Knowledge Inheritance for Pre-trained Language Models
Yujia Qin, Yankai Lin, Jing Yi, Jiajie Zhang, Xu Han, Zhengyan Zhang, Yusheng Su, Zhiyuan Liu, Peng Li, Maosong Sun, Jie Zhou
TL;DR
Knowledge Inheritance (KI) introduces a distillation-based framework to transfer knowledge from pre-trained, smaller PLMs to larger models during pre-training, reducing computational cost while enabling multi-teacher and cross-domain transfer. The approach uses a KL-divergence loss between teacher and student logits combined with the student’s self-supervised objective, guided by a decaying inheritance rate to shift from teacher guidance to self-learning. Empirical analyses show KI accelerates convergence, improves downstream performance, and supports generational accumulation, with benefits influenced by teacher architecture, data size, and domain similarity. The framework extends naturally to domain adaptation, demonstrating efficient knowledge transfer from domain-specific teachers and the potential for continual, multi-domain learning of large PLMs.
Abstract
Recent explorations of large-scale pre-trained language models (PLMs) have revealed the power of PLMs with huge amounts of parameters, setting off a wave of training ever-larger PLMs. However, it requires tremendous computational resources to train a large-scale PLM, which may be practically unaffordable. In addition, existing large-scale PLMs are mainly trained from scratch individually, ignoring that many well-trained PLMs are available.
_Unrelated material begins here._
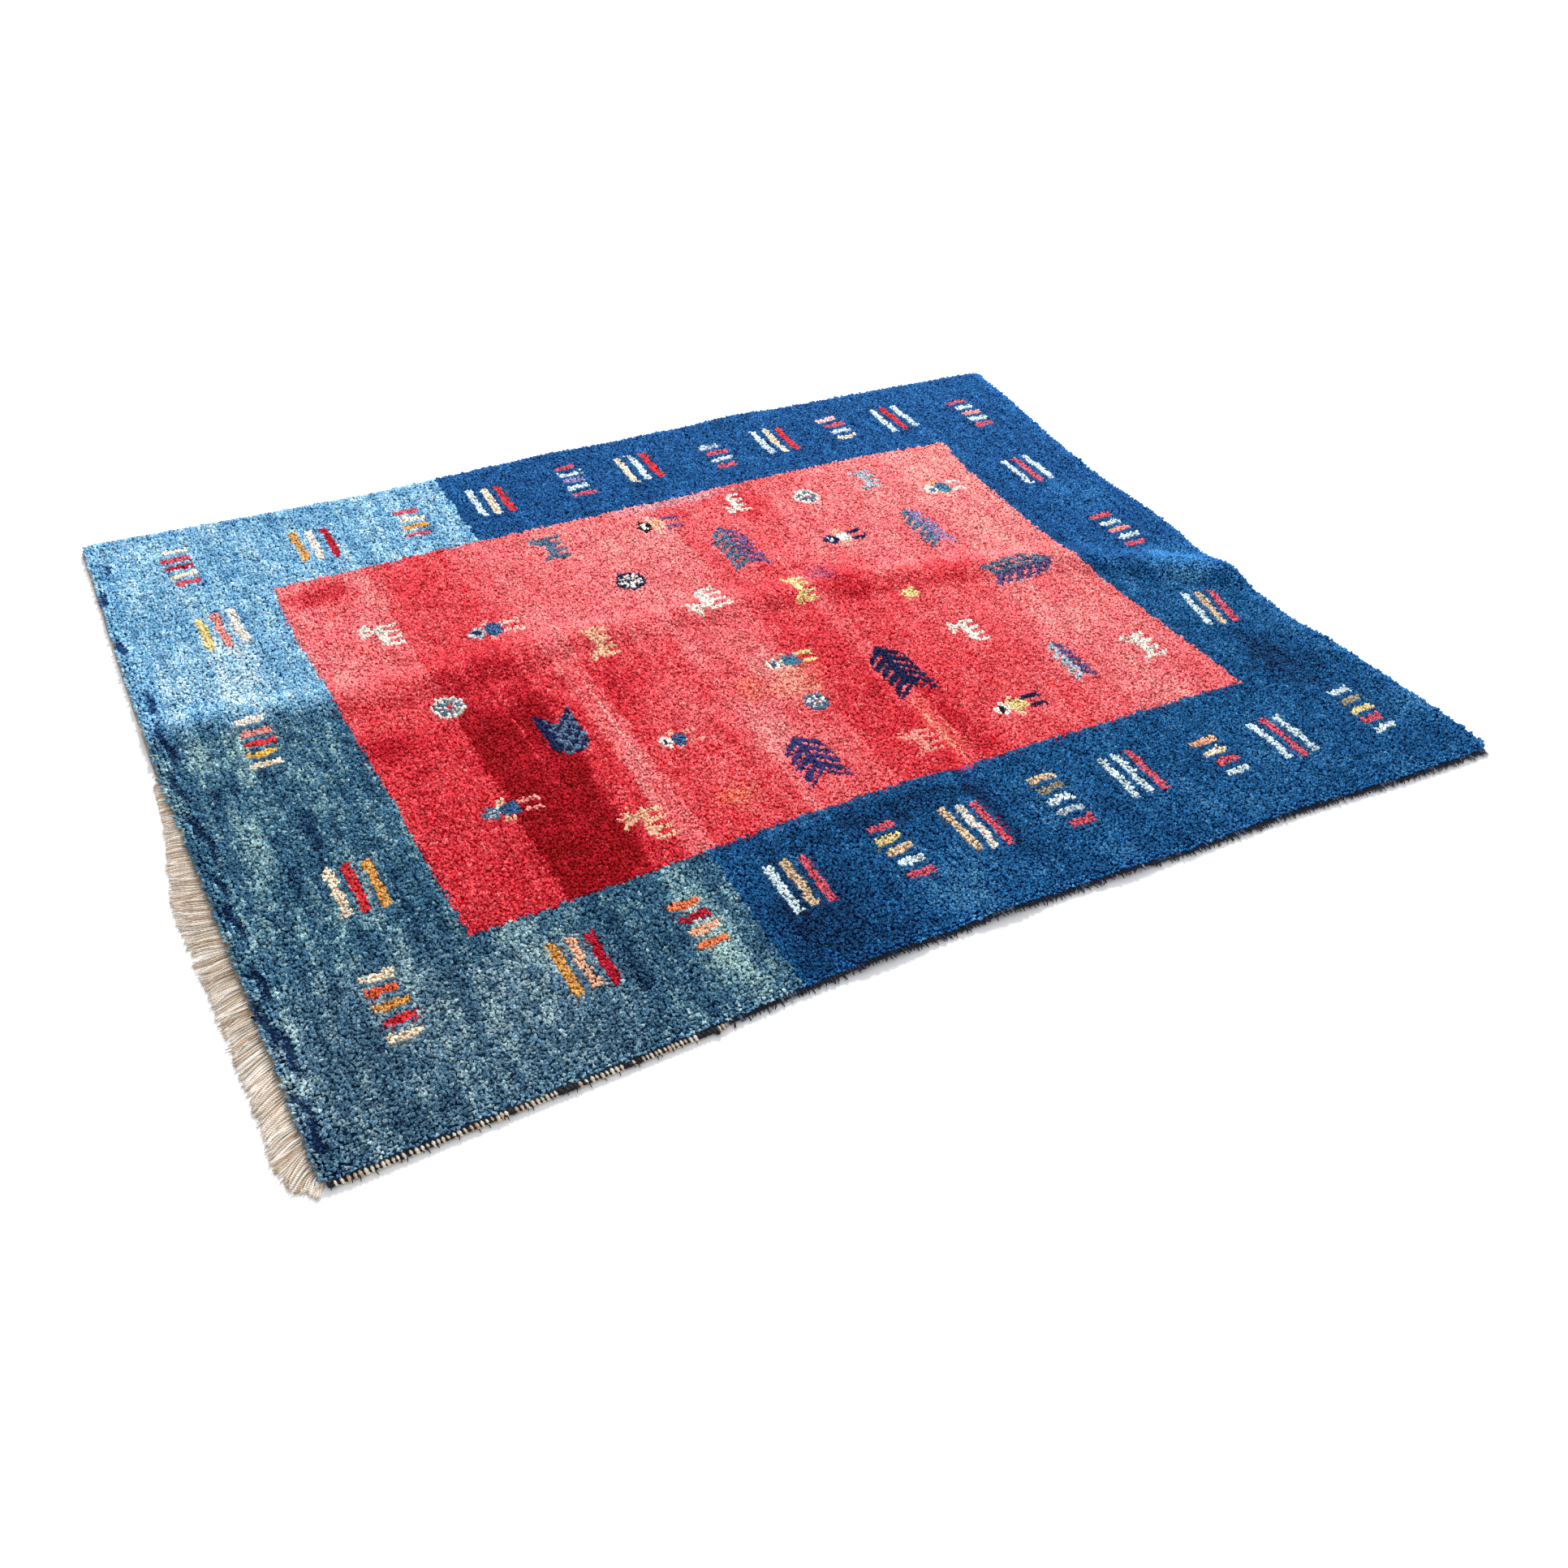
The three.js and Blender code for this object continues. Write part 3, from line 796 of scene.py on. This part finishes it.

To this end, we explore the question how could existing PLMs benefit training large-scale PLMs in future. Specifically, we introduce a pre-training framework named "knowledge inheritance" (KI) and explore how could knowledge distillation serve as auxiliary supervision during pre-training to efficiently learn larger PLMs. Experimental results demonstrate the superiority of KI in training efficiency. We also conduct empirical analyses to explore the effects of teacher PLMs' pre-training settings, including model architecture, pre-training data, etc. Finally, we show that KI could be applied to domain adaptation and knowledge transfer.